• Ten researchers were followed on work days with and without a deadline
  • Reading, writing and smartphone use exacerbated sympathetic activation
  • Increases in sympathetic activation also increased the frequency of breaks

Ever felt so stressed at work when a deadline is fast approaching? It turns out, it's not the deadline that's to blame, a new study has found. The stress levels will be the same, whether there's a deadline or not.

Anyone who has had to work with a set deadline knows how stressful it can be to get things done on time. But is it really the presence of a deadline that increases one's stress levels?

In a new study, which was published in Proceedings of the ACM Human Factors in Computing, a team of researchers looked at whether deadlines really trigger higher sympathetic load. Sympathetic activation is said to be the state that indicates how much someone is "on the tips of their toes," the University of Houston (UH) explained.

"In knowledge work at large, sympathetic activation is related with cognitive workload," the researchers wrote. "In deadline-driven knowledge work in particular, time pressure, which is a well-known stressor, may also contribute to sympathetic activation."

Sympathetic overactivity, the researchers said, could lead to mental fatigue and stress.

For the study, the researchers focused on the work in scholarly research. As they noted, "not all deadlines are the same" and such research deadlines are "characterized by strong competition and significant career stakes."

The researchers conducted the study involving 10 deskbound researchers. They were monitored while working for two days while approaching a deadline, and for two days when they were not working toward a deadline. The study authors had exclusion/inclusion criteria to make sure all the participating researchers took the deadlines seriously.

Cameras were placed to monitor factors like their movements and expressions, and their sympathetic activation was also tracked using thermal facial videos of participants to determine perinasal perspiration levels.

Indeed, it was found that the participants had high levels of sympathetic activation. However, the levels were just about the same whether they were working days before a deadline or not. In a way, this shows just how challenging research work really is.

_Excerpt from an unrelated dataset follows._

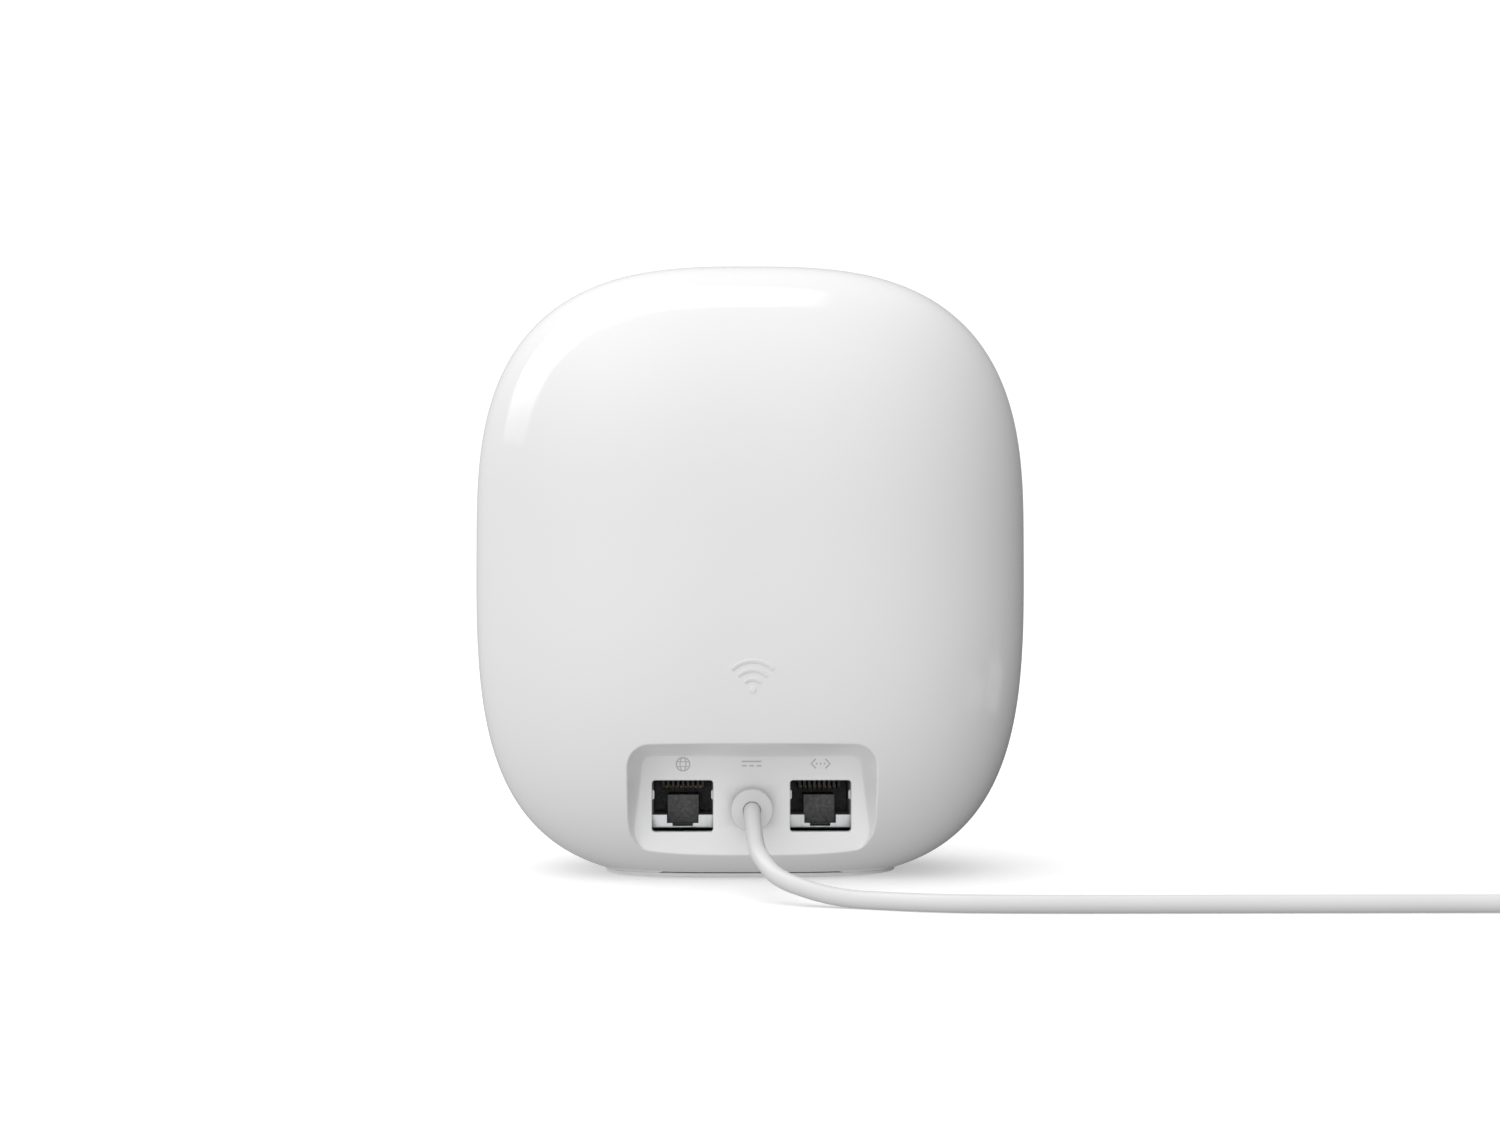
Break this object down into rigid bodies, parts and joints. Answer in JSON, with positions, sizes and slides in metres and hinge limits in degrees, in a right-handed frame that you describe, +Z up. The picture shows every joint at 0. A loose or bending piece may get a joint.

"Using a metaphor, if you are under heavy rain all the time, if one day the rain is a little heavier, it would not make much difference to you because you are already wet to the bone. This is what our models show with respect to the effect of deadlines on researchers," study lead Ioannis Pavlidis of UH said in the university release.

In particular, research tasks of reading and writing reportedly exacerbated sympathetic activation.

"Irrespective of deadlines, the researchers' sympathetic activation is strongly associated with the amount of reading and writing they do," the researchers wrote.

Interestingly, however, smartphone use and frequency of breaks were also found to be associated with sympathetic activation.

"The smartphone use result complements recent reports in the literature that associate smartphone use with stress levels," the researchers said. "The physical break result likely points to a natural coping mechanism of sympathetic overactivity in deskbound work."

In the case of taking breaks, the frequency appears to nearly double for every 50% increase in sympathetic activity, UH noted.

But all these three factors were "independent" of whether they were facing a deadline or not.

Overall, the results are quite interesting as they appear to be challenging some ideas we have about deadlines being triggers of stress, according to Pavlidis. It's possible, the researchers said, that the retrospective negative ideas we have about deadlines "may be colored by memory bias."

In addition, it also provides some interesting insights, for instance about how taking breaks tends to be a coping mechanism to stress in deskbound work.